# Recorded data:
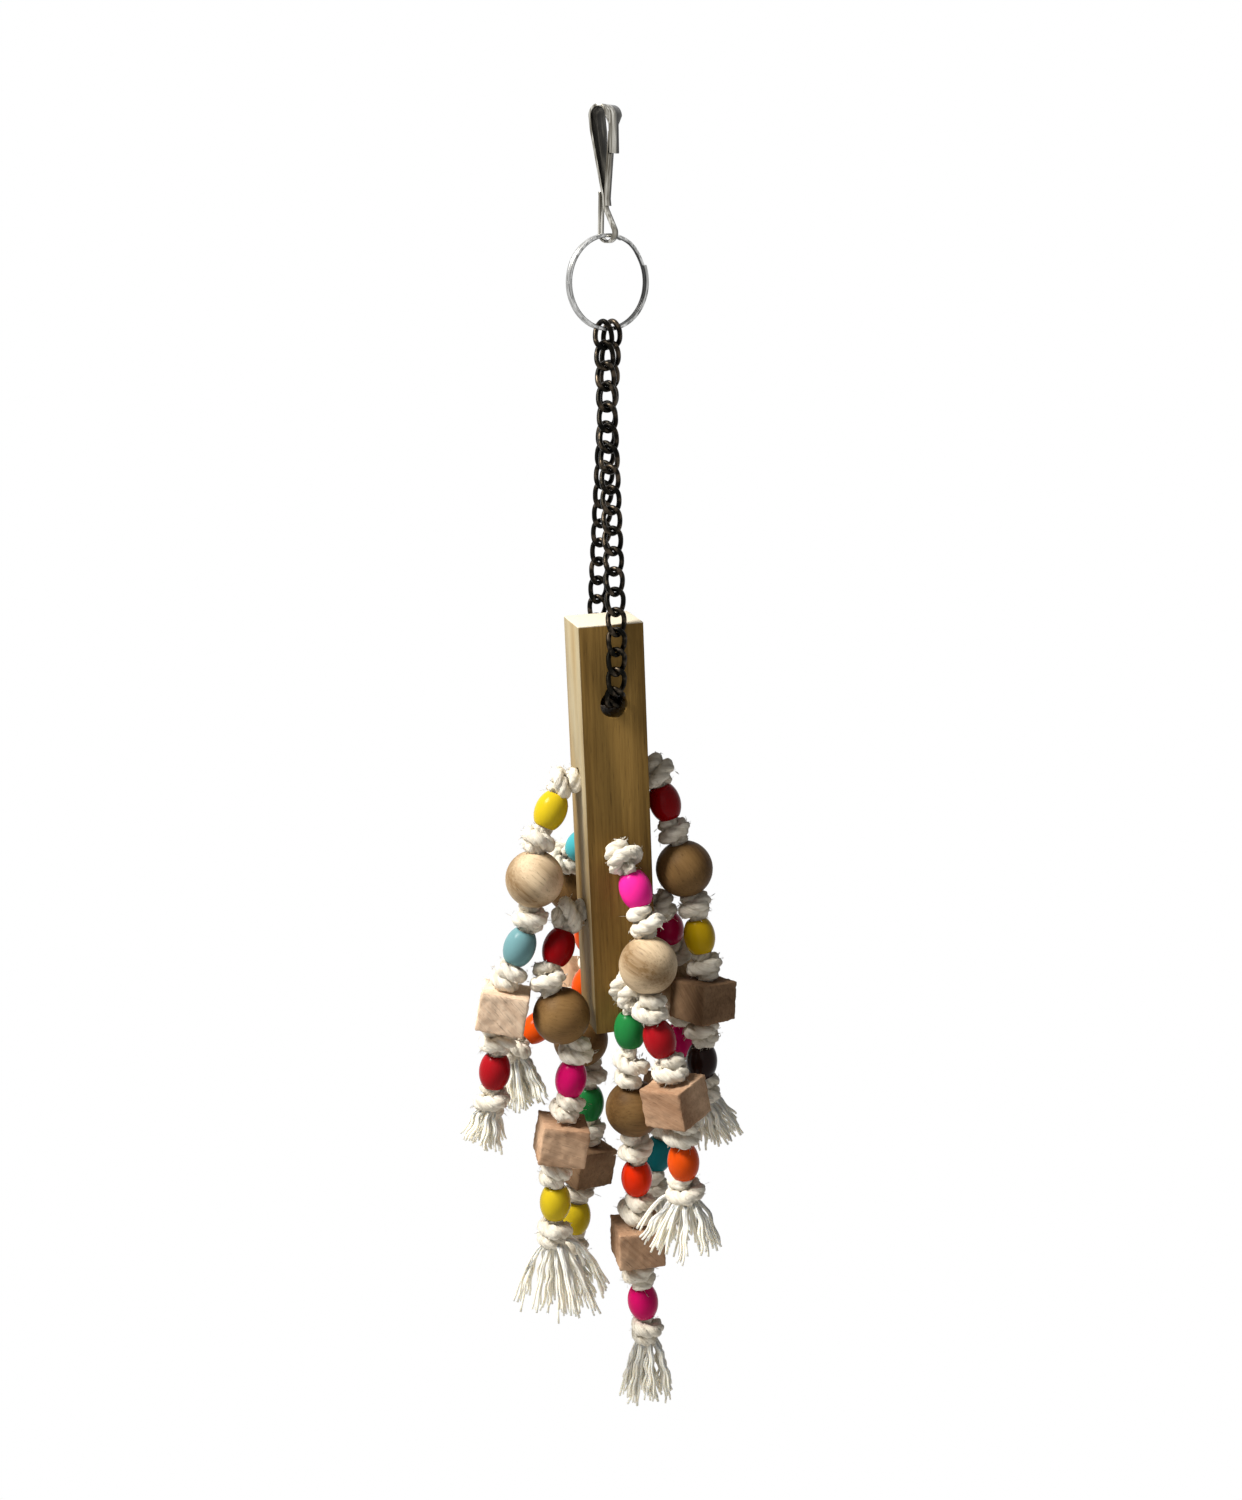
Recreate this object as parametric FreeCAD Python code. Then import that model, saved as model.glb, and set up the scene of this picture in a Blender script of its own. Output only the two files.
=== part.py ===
import FreeCAD, Part
import math
import os

V = FreeCAD.Vector
OUT = "parts"

# A hanging chew toy for pet birds. From the top down it is a pressed steel snap clip, a split
# key ring, a twisted-link chain that runs down, through a square wooden post and up again, and
# four cotton ropes that cross the post and hang as eight knotted strands of beads, balls and
# blocks. All lengths are millimetres, +Z is up and +Y is away from the viewer. The origin is
# the centre of the clip's top bend, where a perch or cage wire carries the toy.

# Snap clip, one bent steel strip with a spring gate
strip_t = 0.8
hook_r = 2.4
hook_w = 8.0
hook_flat = 4.0
nose_len = 10.4
nose_w = 4.4
nose_taper = 2.5
neck_z = -22.0
neck_x = -0.65
neck_bend_r = 3.0
elbow_drop = 3.4
eye_r = 2.1
eye_w = 2.3
eye_x = 0.25
eye_z = -32.3
tab_gap = 0.15
tab_z = -20.8
gate_t = 0.45
gate_w = 3.2
gate_top = -4.4
gate_foot_len = 2.2
gate_gap = 0.08
clip_turn = -47.0
clip_lean = 1.5

# Split ring, two turns of flat wire side by side
ring_od = 27.6
band_radial = 1.1
band_axial = 1.0
turn_gap = 0.04
ring_turn = 19.0
jog_from = 28.0
jog_span = 34.0
jog_steps = 6
end_gap = 1.5
eye_seat_gap = 0.1

# Chain of twisted links
wire_d = 1.6
link_w = 6.5
link_inner = 6.3
link_gap = 0.15
link_twist = -90.0
arc_steps = 6
wire_sides = 8
top_spread = 3.6
top_tilt = 10.0
ring_seat_gap = 0.3
slant_links = 14
face_links = 3
face_gap = 0.35
corner_slack = 0.15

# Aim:
Set down each line of the material verbatim, from the first line through the line that contains "eye_seat_gap = 0.1".

# Result for this task:
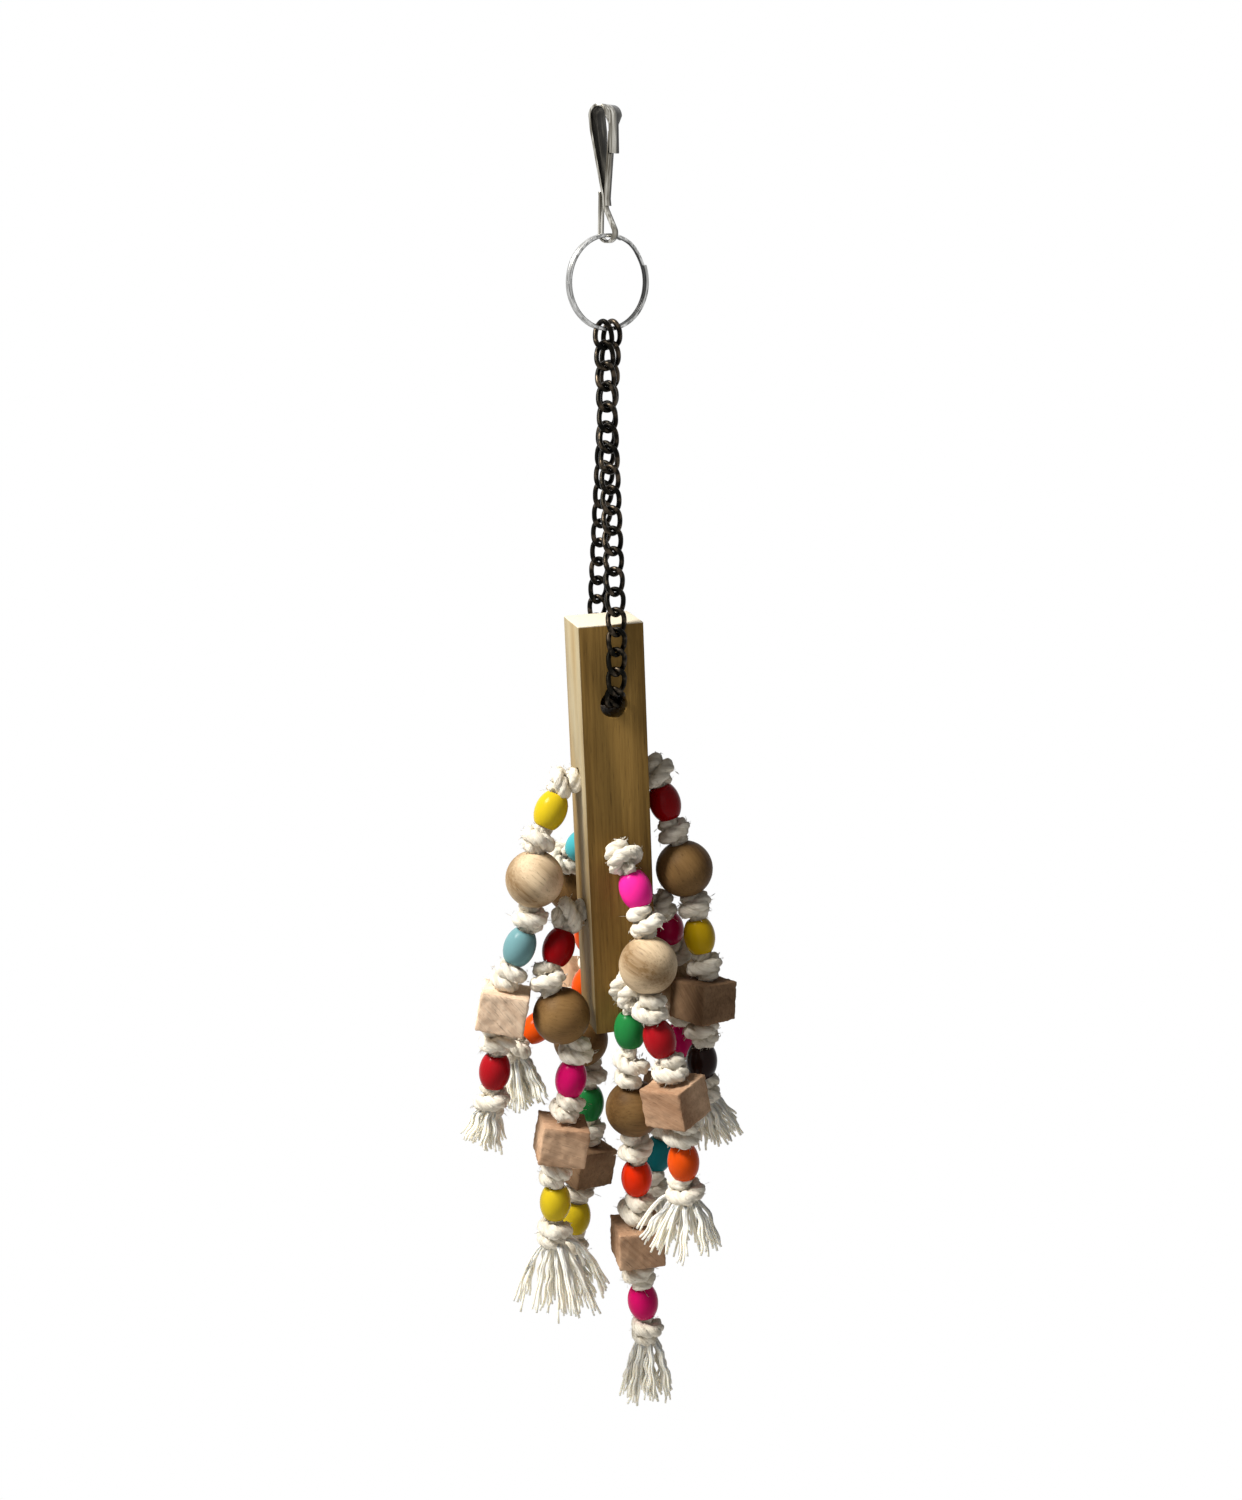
Recreate this object as parametric FreeCAD Python code. Then import that model, saved as model.glb, and set up the scene of this picture in a Blender script of its own. Output only the two files.
=== part.py ===
import FreeCAD, Part
import math
import os

V = FreeCAD.Vector
OUT = "parts"

# A hanging chew toy for pet birds. From the top down it is a pressed steel snap clip, a split
# key ring, a twisted-link chain that runs down, through a square wooden post and up again, and
# four cotton ropes that cross the post and hang as eight knotted strands of beads, balls and
# blocks. All lengths are millimetres, +Z is up and +Y is away from the viewer. The origin is
# the centre of the clip's top bend, where a perch or cage wire carries the toy.

# Snap clip, one bent steel strip with a spring gate
strip_t = 0.8
hook_r = 2.4
hook_w = 8.0
hook_flat = 4.0
nose_len = 10.4
nose_w = 4.4
nose_taper = 2.5
neck_z = -22.0
neck_x = -0.65
neck_bend_r = 3.0
elbow_drop = 3.4
eye_r = 2.1
eye_w = 2.3
eye_x = 0.25
eye_z = -32.3
tab_gap = 0.15
tab_z = -20.8
gate_t = 0.45
gate_w = 3.2
gate_top = -4.4
gate_foot_len = 2.2
gate_gap = 0.08
clip_turn = -47.0
clip_lean = 1.5

# Split ring, two turns of flat wire side by side
ring_od = 27.6
band_radial = 1.1
band_axial = 1.0
turn_gap = 0.04
ring_turn = 19.0
jog_from = 28.0
jog_span = 34.0
jog_steps = 6
end_gap = 1.5
eye_seat_gap = 0.1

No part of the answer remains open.